Roll Clouds: Roll clouds can sometimes form in advance of the shelf cloud when a horizontal vortex forms in the atmosphere. It can then become detached from the structure as the storm decays and continue moving along appearing to be rolling horizontally across the sky. They are typically found along coastal regions resulting from a sea breeze or cold front. The picture we received was a result of storms that had been moving through the area the day the photo was taken.
Anvil Clouds: What is an anvil cloud? Sometimes a mass of warm air can rise to such a height that it encompasses the entire lower layer of the earth's atmosphere (that is, the troposphere). Such monsters grow to 15-18 km up. At an altitude of about 15 kilometers (in different latitudes differently), there is the tropopause. The tropopause is the boundary between the troposphere and the stratosphere. In the troposphere, located below, the temperature gradually decreases with increasing altitude (0.5-0.7 ° C every 100 meters). In the tropopause, the temperature slide noticeably slows down, to about 0.2 ° C / 100 m.

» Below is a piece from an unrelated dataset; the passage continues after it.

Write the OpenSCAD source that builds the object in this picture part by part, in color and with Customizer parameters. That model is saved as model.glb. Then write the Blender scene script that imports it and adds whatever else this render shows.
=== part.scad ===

In the tropics, the tropopause is located at an altitude of 15-18 km, and at the temperate and polar latitudes - at an altitude of 7-12 km. In some places, the width of the layer is two hundred meters, and somewhere it reaches three kilometers. When it reaches the tropopause, the cloud stops growing and, due to strong winds at this height, begins to blur, forming the shape of an anvil cloud.